**Short exercise**
Say only how many lines contain the word "part".

**Data section**
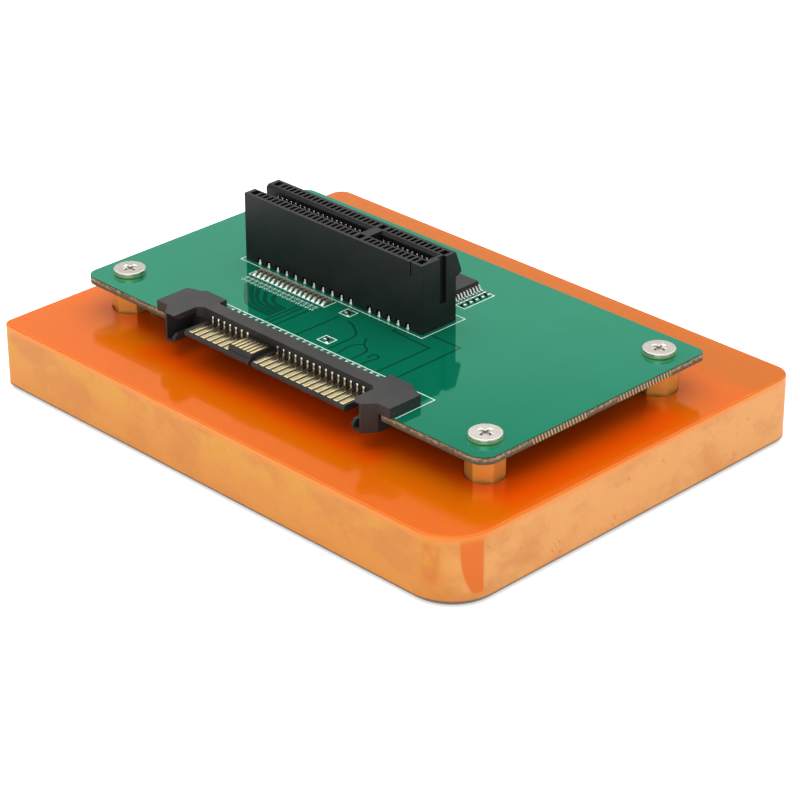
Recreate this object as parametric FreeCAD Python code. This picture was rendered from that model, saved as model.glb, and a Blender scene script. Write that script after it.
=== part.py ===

...

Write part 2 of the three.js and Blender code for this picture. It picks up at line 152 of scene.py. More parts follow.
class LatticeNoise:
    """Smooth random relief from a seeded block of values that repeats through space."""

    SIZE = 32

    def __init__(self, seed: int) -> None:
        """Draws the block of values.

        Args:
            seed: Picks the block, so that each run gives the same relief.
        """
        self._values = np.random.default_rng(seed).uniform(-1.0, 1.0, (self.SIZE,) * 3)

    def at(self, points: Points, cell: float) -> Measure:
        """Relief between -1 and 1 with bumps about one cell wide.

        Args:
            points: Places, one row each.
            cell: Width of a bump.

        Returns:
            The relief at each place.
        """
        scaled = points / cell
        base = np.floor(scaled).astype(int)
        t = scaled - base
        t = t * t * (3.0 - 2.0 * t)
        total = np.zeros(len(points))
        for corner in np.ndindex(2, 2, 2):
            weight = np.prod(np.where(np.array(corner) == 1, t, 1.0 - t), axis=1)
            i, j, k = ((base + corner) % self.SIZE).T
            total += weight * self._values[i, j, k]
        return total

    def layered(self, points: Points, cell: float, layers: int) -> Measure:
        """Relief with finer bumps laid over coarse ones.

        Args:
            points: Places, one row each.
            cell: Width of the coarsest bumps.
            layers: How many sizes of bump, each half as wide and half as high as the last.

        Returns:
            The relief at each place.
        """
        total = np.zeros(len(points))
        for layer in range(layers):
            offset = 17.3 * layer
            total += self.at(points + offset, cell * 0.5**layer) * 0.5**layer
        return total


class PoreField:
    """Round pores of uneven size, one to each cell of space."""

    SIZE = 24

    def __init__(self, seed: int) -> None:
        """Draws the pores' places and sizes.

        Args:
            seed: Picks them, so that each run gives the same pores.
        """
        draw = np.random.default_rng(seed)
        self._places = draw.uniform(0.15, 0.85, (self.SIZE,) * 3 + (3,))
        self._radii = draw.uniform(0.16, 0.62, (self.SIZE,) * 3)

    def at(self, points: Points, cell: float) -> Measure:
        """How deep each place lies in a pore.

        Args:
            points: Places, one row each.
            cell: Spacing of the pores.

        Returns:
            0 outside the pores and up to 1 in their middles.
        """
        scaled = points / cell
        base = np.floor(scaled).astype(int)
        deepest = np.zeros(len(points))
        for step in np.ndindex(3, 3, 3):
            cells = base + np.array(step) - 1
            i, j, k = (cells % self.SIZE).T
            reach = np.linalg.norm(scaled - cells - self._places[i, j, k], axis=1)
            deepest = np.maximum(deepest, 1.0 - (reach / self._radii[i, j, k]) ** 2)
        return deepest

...

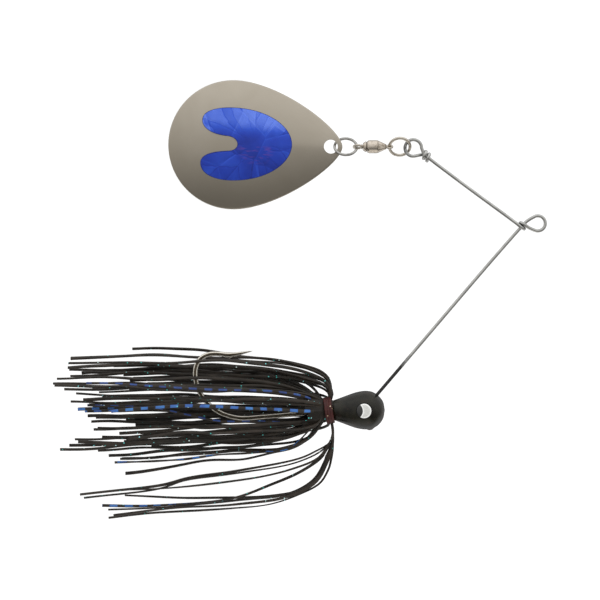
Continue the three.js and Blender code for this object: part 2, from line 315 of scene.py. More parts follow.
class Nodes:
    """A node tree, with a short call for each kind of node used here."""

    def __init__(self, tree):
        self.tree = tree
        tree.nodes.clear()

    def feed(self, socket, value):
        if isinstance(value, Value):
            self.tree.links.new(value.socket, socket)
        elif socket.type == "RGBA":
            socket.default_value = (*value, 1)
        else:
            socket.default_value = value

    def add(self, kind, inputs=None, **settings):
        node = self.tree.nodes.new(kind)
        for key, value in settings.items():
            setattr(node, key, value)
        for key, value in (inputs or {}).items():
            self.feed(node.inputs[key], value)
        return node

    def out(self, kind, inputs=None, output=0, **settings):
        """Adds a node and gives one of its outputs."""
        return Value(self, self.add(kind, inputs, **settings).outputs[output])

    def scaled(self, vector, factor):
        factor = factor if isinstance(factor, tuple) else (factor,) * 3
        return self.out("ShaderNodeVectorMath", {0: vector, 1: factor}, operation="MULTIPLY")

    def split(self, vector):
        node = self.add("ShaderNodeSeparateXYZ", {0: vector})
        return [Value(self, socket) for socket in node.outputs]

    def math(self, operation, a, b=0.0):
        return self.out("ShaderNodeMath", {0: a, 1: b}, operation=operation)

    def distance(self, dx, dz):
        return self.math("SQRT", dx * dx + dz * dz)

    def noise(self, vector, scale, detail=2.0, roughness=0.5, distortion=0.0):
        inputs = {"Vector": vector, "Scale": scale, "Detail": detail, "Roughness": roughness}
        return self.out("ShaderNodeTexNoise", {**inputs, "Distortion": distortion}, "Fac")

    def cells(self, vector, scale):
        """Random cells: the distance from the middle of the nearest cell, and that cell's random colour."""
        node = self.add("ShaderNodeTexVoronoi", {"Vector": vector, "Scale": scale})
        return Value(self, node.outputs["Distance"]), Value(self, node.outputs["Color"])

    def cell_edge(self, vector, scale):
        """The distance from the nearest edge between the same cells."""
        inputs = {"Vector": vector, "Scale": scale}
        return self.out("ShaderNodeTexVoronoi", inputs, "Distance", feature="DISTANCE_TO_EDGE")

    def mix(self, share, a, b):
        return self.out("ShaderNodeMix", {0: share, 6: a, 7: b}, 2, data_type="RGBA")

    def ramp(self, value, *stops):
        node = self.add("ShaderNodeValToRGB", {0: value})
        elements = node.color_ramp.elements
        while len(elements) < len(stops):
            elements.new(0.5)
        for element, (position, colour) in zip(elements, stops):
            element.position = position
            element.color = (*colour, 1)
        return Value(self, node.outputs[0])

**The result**
3